# Thinking of buying a Hyatt - 1300 points Is is enough?



## davevt98 (Sep 4, 2008)

I think I found a good deal for a Hyatt that gives me 1300 points.  I am currently negotiating for $6500.  I have been reading a few threads and might consider getting more points.  

We typically only travel during off season but would probably take advantage of the split weeks (long weekends most of the time).  We don't have kids now but will within the next couple of years.  Should I pay more for more points or do you think that 1300 points will suffice?  

Thanks for all your advice. Its a great forum and resource.


----------



## jerseygirl (Sep 4, 2008)

1300 points might work now (no kids), but will not work well once you need a 2-BR during school vacations.
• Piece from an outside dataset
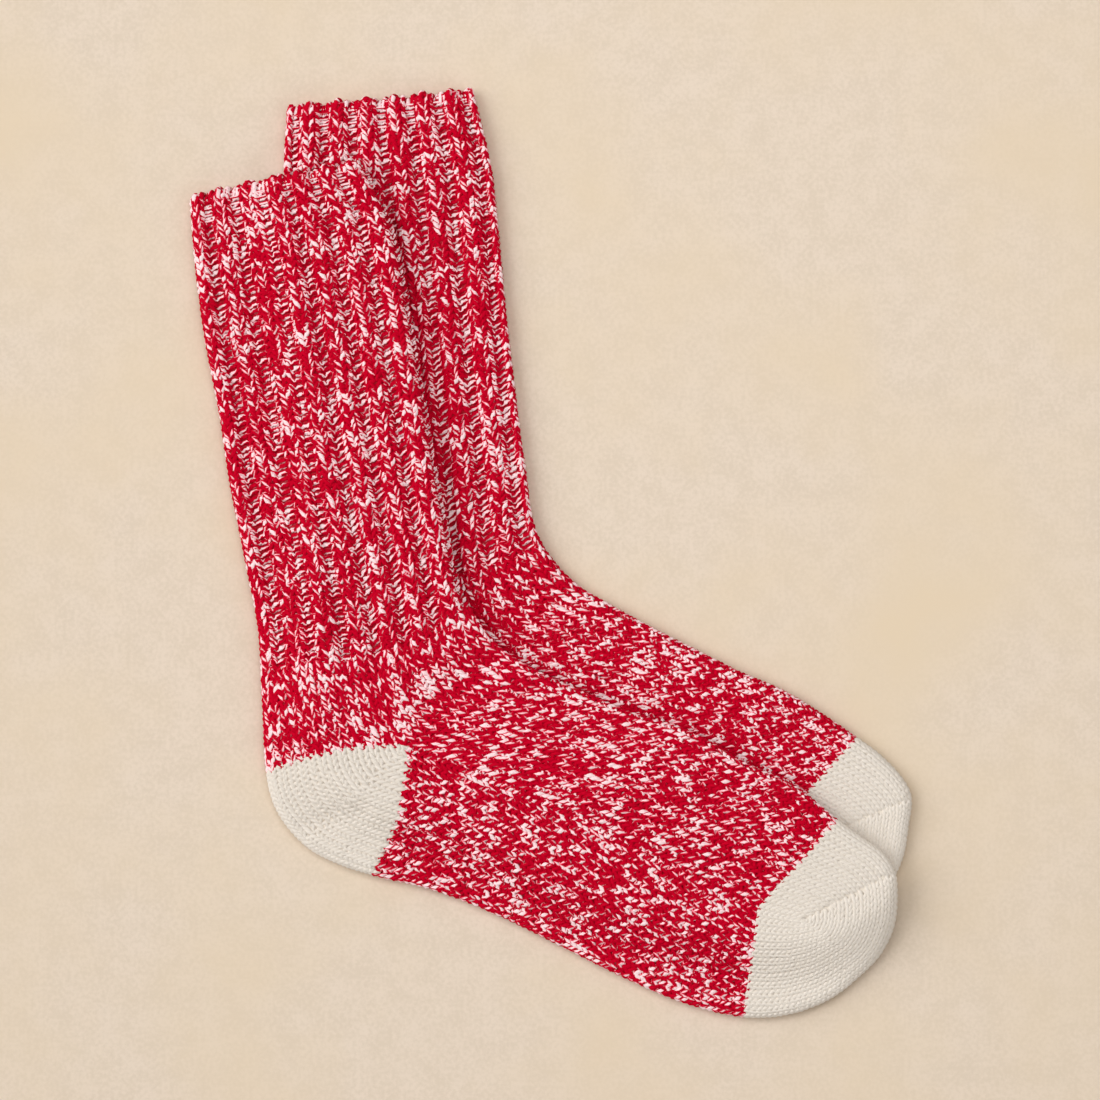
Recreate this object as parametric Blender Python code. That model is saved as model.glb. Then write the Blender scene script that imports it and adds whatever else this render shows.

I analyzed this to death recently (trying to decide whether or not to buy a second unit to get more points, or to sell what I have and buy a larger point unit).  The extra points pay for themselves after approximately 6 years, as follows:

Here's a recent ebay auction where an 1880 point week sold for $11651:

http://cgi.ebay.com/ws/eBayISAPI.dll?ViewItem&rd=1&item=140261315136&ssPageName=STRK:MEWA:IT&ih=004

Ignoring the cost of money and assuming maintenance fees stay static (which won't happen, but makes the math easier!):  

1300 points @ $6500, plus 6 years of $900 maintenance fees = $11900, for which you get 7800 points (cost per point = $1.52).  

1880 points @ $11651, plus 6 years of $900 maintenance fees = $17051, for which you get 11280 points (cost per point = $1.51)

Prior to year 6, your cost per point is higher for the larger-point unit.  

As long as Hyatt maintains its current high standards, you can *probably * get your additional $5150 back should you decide to sell somewhere down the line -- but, that's certainly not guaranteed and shouldn't be counted on.

Just my opinion, but I think it's worth it to buy a better season.


----------



## Carmel85 (Sep 4, 2008)

1300points are pure JUNK unless you are adding to your hyatt position!

You can not and will not be staying in Hawaii for 1300 points.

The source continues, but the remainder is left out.